Follow me along two cloud migration parables, the first of which takes us back to the early days of the personal computer (he geezed) and the second of which puts us in a woodland where everything we thought was simple about migrating to the cloud is, in fact, surrounded by cow pies.
Cloud migration parable No. 1: A printer’s tale
Back in the 1980s, IBM attempted to capture some of the low-end dot-matrix printer market with the IBM ProPrinter. As part of its attempt to keep the price down, so the story goes, IBM wanted the printer built robotically. It called in the robotics experts, who looked at its design and explained it couldn’t be done. The printer was too complicated for robots to assemble.

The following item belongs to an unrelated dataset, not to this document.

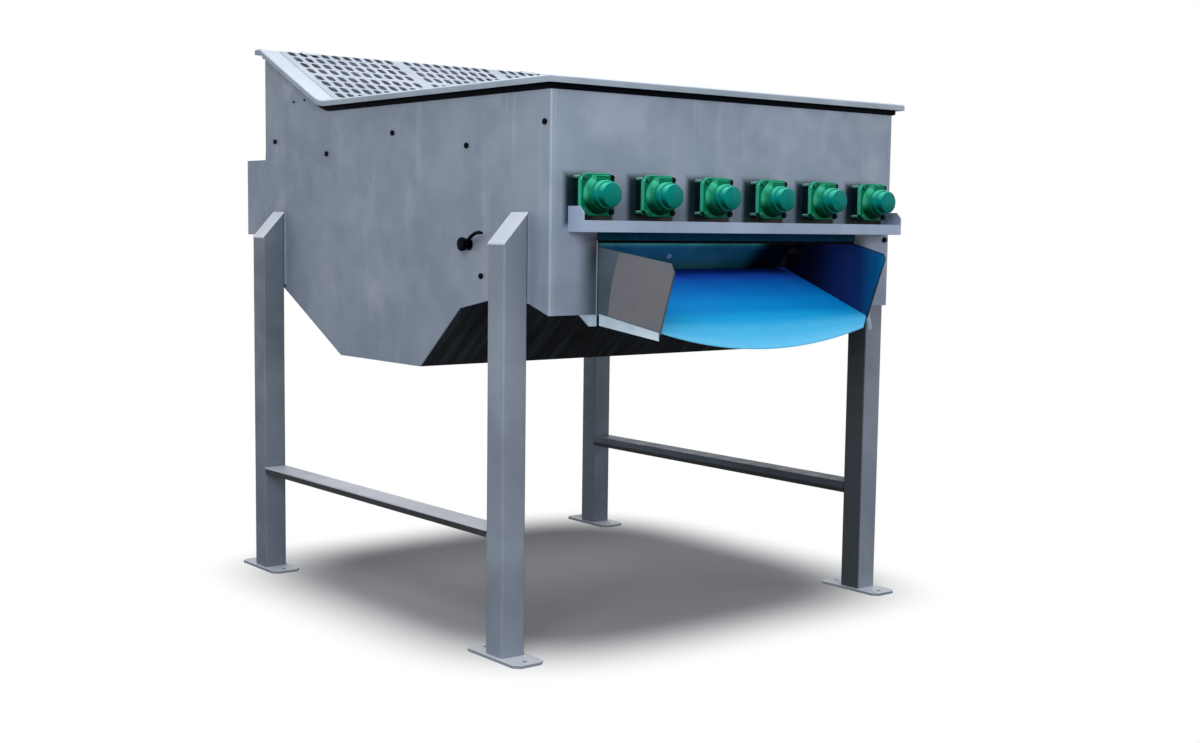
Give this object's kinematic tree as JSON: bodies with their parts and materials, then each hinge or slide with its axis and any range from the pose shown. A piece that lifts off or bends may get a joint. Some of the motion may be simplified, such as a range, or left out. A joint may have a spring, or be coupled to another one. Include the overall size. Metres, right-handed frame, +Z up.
{
  "type": "scroll grader",
  "caption": "Legged steel grader for root crops with side-by-side driven scrolls over a hopper, an outlet chute with a flexible sheet and a perforated hood.",
  "frame": {"origin": "on the floor, midway along the overall length and width", "axes": "+X across the machine, away from the side with the flap's lever; +Y from the motors and chute at the front to the bearings at the rear; +Z up"},
  "size_m": [1.966, 2.5584, 2.2743],
  "materials": {
    "body_steel": "satin",
    "hopper_steel": "satin",
    "scroll_steel": "satin",
    "cap_steel": "satin",
    "motor_green": "gloss",
    "cover_teal": "gloss",
    "zinc": "satin",
    "tray_steel": "satin",
    "cast": "matte",
    "seal_rubber": "matte",
    "cheek_steel": "satin",
    "blue_sheet": "satin",
    "navy_sheet": "satin",
    "hood_paint": "satin",
    "lever_black": "gloss",
    "bush_plastic": "matte"
  },
  "bodies": {
    "body": {"bearing_guard_bolts": "zinc", "brace_left": "body_steel", "brace_right": "body_steel", "cheek_liners": "navy_sheet", "chute_brackets": "cheek_steel", "chute_clamp_bars": "cheek_steel", "chute_floor": "cheek_steel", "chute_left_cheek": "cheek_steel", "chute_liner": "blue_sheet", "chute_right_cheek": "cheek_steel", "flap_bushes": "bush_plastic", "foot_plates": "body_steel", "front_wall": "body_steel", "hinge_barrels_fixed": "body_steel", "hinge_pins": "zinc", "hood_rail": "body_steel", "hopper_front_slope": "hopper_steel", "hopper_rear_slope": "hopper_steel", "left_rear_panel": "body_steel", "left_side_plate": "body_steel", "leg_caps": "cap_steel", "leg_front_left": "body_steel", "leg_front_right": "body_steel", "leg_pads": "body_steel", "leg_rear_left": "body_steel", "leg_rear_right": "body_steel", "motor_blocks": "seal_rubber", "motor_bolts": "zinc", "motor_end_covers": "cover_teal", "motor_housings": "motor_green", "motor_standoffs": "zinc", "motor_tray": "tray_steel", "rear_bearing_guard": "body_steel", "rear_bearings": "cast", "rear_wall": "body_steel", "right_rear_panel": "body_steel", "right_side_plate": "body_steel", "rim_front": "body_steel", "rim_left": "body_steel", "rim_rear": "body_steel", "rim_right": "body_steel", "shaft_seals": "seal_rubber", "side_bolts": "zinc"},
    "scroll_1": {"scroll_1": "scroll_steel"},
    "scroll_2": {"scroll_2": "scroll_steel"},
    "scroll_3": {"scroll_3": "scroll_steel"},
    "scroll_4": {"scroll_4": "scroll_steel"},
    "scroll_5": {"scroll_5": "scroll_steel"},
    "scroll_6": {"scroll_6": "scroll_steel"},
    "flap": {"flap_shaft": "hopper_steel", "divider_flap": "hopper_steel", "flap_lever": "lever_black"},
    "hood": {"hood_guard": "hood_paint", "hinge_barrels_hood": "hood_paint"}
  },
  "joints": [
    {"name": "scroll_1_spin", "type": "hinge", "parent": "body", "child": "scroll_1", "pos_m": [-0.69825, 0, 1.625], "axis": [0, 1, 0], "continuous": true},
    {"name": "scroll_2_spin", "type": "hinge", "parent": "body", "child": "scroll_2", "pos_m": [-0.41895, 0, 1.625], "axis": [0, 1, 0], "continuous": true},
    {"name": "scroll_3_spin", "type": "hinge", "parent": "body", "child": "scroll_3", "pos_m": [-0.13965, 0, 1.625], "axis": [0, 1, 0], "continuous": true},
    {"name": "scroll_4_spin", "type": "hinge", "parent": "body", "child": "scroll_4", "pos_m": [0.13965, 0, 1.625], "axis": [0, 1, 0], "continuous": true},
    {"name": "scroll_5_spin", "type": "hinge", "parent": "body", "child": "scroll_5", "pos_m": [0.41895, 0, 1.625], "axis": [0, 1, 0], "continuous": true},
    {"name": "scroll_6_spin", "type": "hinge", "parent": "body", "child": "scroll_6", "pos_m": [0.69825, 0, 1.625], "axis": [0, 1, 0], "continuous": true},
    {"name": "flap_tilt", "type": "hinge", "parent": "body", "child": "flap", "pos_m": [0, -0.50882, 1.448], "axis": [1, 0, 0], "range_deg": [0, 40]},
    {"name": "hood_open", "type": "hinge", "parent": "body", "child": "hood", "pos_m": [0, 1.14068, 2.26], "axis": [-1, 0, 0], "range_deg": [0, 100]}
  ]
}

In response, IBM sent its engineers back to the drawing board (or probably the drawing CAD) to redesign the ProPrinter for robotic assembly. The result was a much simpler and more modular machine. In fact, it was so much simpler and more modular that the cost savings from having robots assemble it vanished.
Cloud migration parable No. 2: Cow paths
The second lesson we learned with important cloud parallels happened when we discovered that a piece of conventional wisdom about designing information systems was out-and-out wrong. The conventional wisdom: For IT to automate a process, the business first had to have a good process to automate.

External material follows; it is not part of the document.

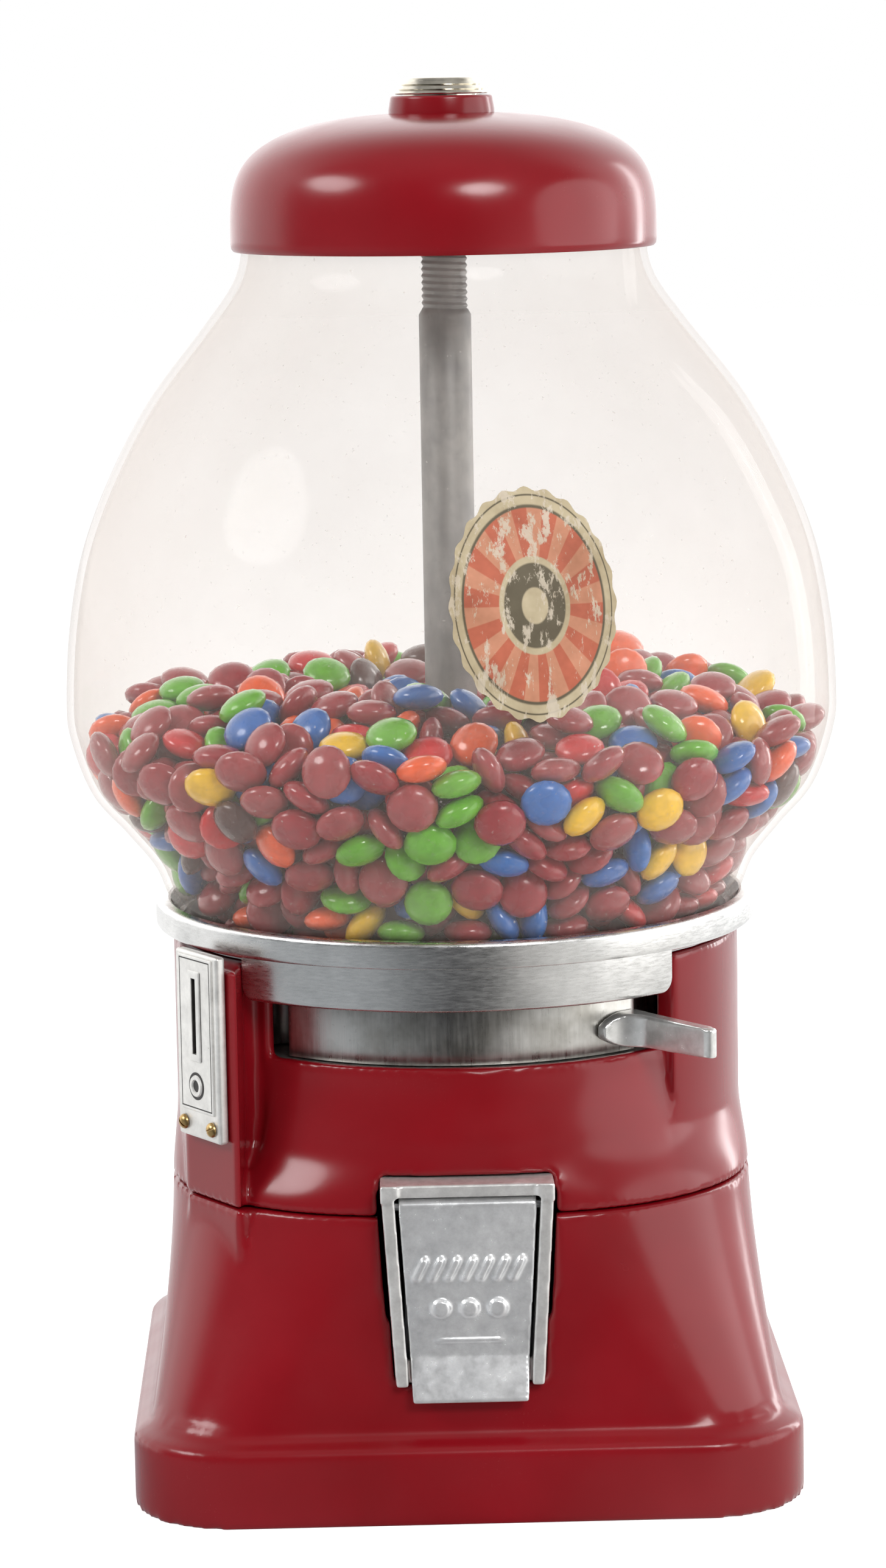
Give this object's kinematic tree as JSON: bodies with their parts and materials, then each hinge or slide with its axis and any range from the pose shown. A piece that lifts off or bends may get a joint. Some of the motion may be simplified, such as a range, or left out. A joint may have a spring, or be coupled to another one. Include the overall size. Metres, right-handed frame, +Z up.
{
  "type": "gumball machine",
  "caption": "Countertop candy machine with a glass globe on a red cast base, a domed lid with a lock nut, a push lever, a coin plate and a lift-up chute flap.",
  "frame": {"origin": "on the centre rod's axis, at the level of the surface that the machine stands on", "axes": "+Z up, -Y towards the customer, +X to the customer's right"},
  "size_m": [0.209, 0.209, 0.3727],
  "materials": {
    "red_enamel": "deep glossy enamel",
    "zinc_sheet": "dull sheet",
    "steel": "machined",
    "dull_steel": "dull, handled",
    "cast_aluminium": "as cast",
    "plate_aluminium": "satin",
    "polished_aluminium": "hand polished",
    "brass": "worn",
    "brush_fibre": "bristle",
    "rubber": "matte",
    "glass": "clear, dusty",
    "candy": "sugar shell",
    "nickel": "polished nickel"
  },
  "bodies": {
    "root": {"lower_base": "red_enamel", "base_plate": "zinc_sheet", "rod_washer": "steel", "rod_nut": "steel", "center_rod": "dull_steel", "upper_body": "red_enamel", "mech_deck": "cast_aluminium", "return_spring": "steel", "pawl_pin": "steel", "coin_plate": "plate_aluminium", "plate_screw_left": "brass", "plate_screw_right": "brass", "coin_guide": "zinc_sheet", "hopper_pan": "zinc_sheet", "brush_holder": "steel", "leveling_brush": "brush_fibre", "collar_ring": "polished_aluminium", "globe_gasket": "rubber", "globe": "glass", "lid_gasket": "rubber", "chute_duct": "zinc_sheet", "chute_frame": "polished_aluminium", "flap_pin": "steel", "candy_heap": "candy"},
    "rotor": {"rotor_wheel": "cast_aluminium", "push_lever": "polished_aluminium"},
    "pawl": {"rotor_pawl": "steel"},
    "flap": {"chute_flap": "polished_aluminium"},
    "lid": {"lid": "red_enamel"},
    "lock": {"lock_nut": "nickel"},
    "key_plug": {"lock_plug": "brass"}
  },
  "joints": [
    {"name": "lever_push", "type": "hinge", "parent": "root", "child": "rotor", "pos_m": [0, 0, 0.125], "axis": [0, 0, -1], "range_deg": [0, 68], "stiffness_Nm_per_rad": 0.12, "springref_deg": -20.05},
    {"name": "pawl_swing", "type": "hinge", "parent": "root", "child": "pawl", "pos_m": [0.04709, 0.04709, 0.1245], "axis": [0, 0, 1], "range_deg": [0, 12], "stiffness_Nm_per_rad": 0.01, "springref_deg": -11.46},
    {"name": "flap_lift", "type": "hinge", "parent": "root", "child": "flap", "pos_m": [0, -0.0816, 0.0836], "axis": [-1, 0, 0], "range_deg": [0, 75]},
    {"name": "lid_lift", "type": "slide", "parent": "root", "child": "lid", "axis": [0, 0, 1], "range_m": [0, 0.08]},
    {"name": "lock_nut_turn", "type": "hinge", "parent": "lid", "child": "lock", "pos_m": [0, 0, 0.37], "axis": [0, 0, 1], "continuous": true},
    {"name": "key_turn", "type": "hinge", "parent": "lock", "child": "key_plug", "pos_m": [0, 0, 0.37], "axis": [0, 0, 1], "range_deg": [0, 90]}
  ]
}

It sounded convincing — so much so that its proponents never stopped to think that when someone figures out a process, it’s in the context of the technology used to implement it. If that technology is limited to ledger sheets, copiers, calculators, and interoffice mail …
It’s called “paving the cow path” because when cows wander around in the woods they wear down the underbrush to create a path. It’s not a very efficient path because cows don’t care about efficiency. They care about eating stuff.
Nonetheless, when humans then walk through the same woods, it’s a lot easier to follow the cow path than to create their own, so long as they watch their step. But when the time comes to build a road through the woods, paving the cow path will result in a very inefficient avenue.
That’s what “paving the cow path” means: missing most of the opportunities for added efficiency because you’ve used the new technology, but the old thought process — which is what IT did when it automated pre-existing manual processes.
The moral: Designing for the cloud is no walk in the woods
Successful use of the cloud depends on learning the lesson of the ProPrinter, and of the cows and those whose asphalt followed their meanderings.
Far too few cloud proponents take into account the complexity of most business IT these days. The complexity isn’t the result of IT being stupid or buying technology for the sake of technology. It’s the result of IT doing exactly what it was supposed to: choosing technologies that, with an optimal mix of cost and implementation time, best support the company’s internal processes and practices.
Usually this meant buying multiple COTS (commercial, off-the-shelf software) packages, configuring them so that they best fit the needs of the business, then integrating them to minimize the need for manual rekeying while maximizing the ability to pull useful information out of the company databases.
Multiple COTS packages plus extensive integration means a complex environment. Think of it as the equivalent of IBM’s original ProPrinter design, and the cloud as the equivalent of robotic assembly — except IBM could redesign the entire ProPrinter for robotic assembly. You probably can’t redesign your entire applications portfolio for the cloud.
A typical IT environment is complex, with a portfolio of hundreds of applications created independently based on different design standards created by different engineers at different times and in different situations. IT can’t “just” move one COTS application to the cloud. Each one has to be implemented with a specific server and storage configuration.
Re-creating it in the cloud is a nontrivial task. Twiddling it so it performs properly is a nontrivial task. Integrating it with all of the locally hosted applications you haven’t moved to the cloud yet is a nontrivial task. Documenting the configuration so that you can re-create it if need be is a nontrivial task. Making sure the license terms allow deployment on a third party’s virtual servers is sometimes a nontrivial task, too.
Maybe you’re moving an in-house-developed system to the cloud. That won’t be any easier. It won’t be a simple conversion, any more than redeveloping a batch mainframe Cobol application into an interactive, object-oriented replacement is a straightforward conversion. It’s another nontrivial task because you have to design with the cloud in mind, just as you would with objects in mind.
That’s one application. Moving a second one to the cloud isn’t merely a rinse-and-repeat undertaking; every application you move was designed to a different set of engineering standards, often based on a different design philosophy.
If you port everything you have to the cloud, you’re paving a cow path. But redesigning the entire applications portfolio so that it’s clean and consistent isn’t going to happen any time soon. If it was, it would have already happened because the savings from managing an elegant IT architecture would have been enormous, even when hosted inside a corporation’s own data center.
I keep reading that the cloud will cause IT to dry up and go away. What I never seem to read is how exactly it’s supposed to happen.
Like the old unplug-the-mainframe efforts of 30 years ago, it’s a nontrivial task.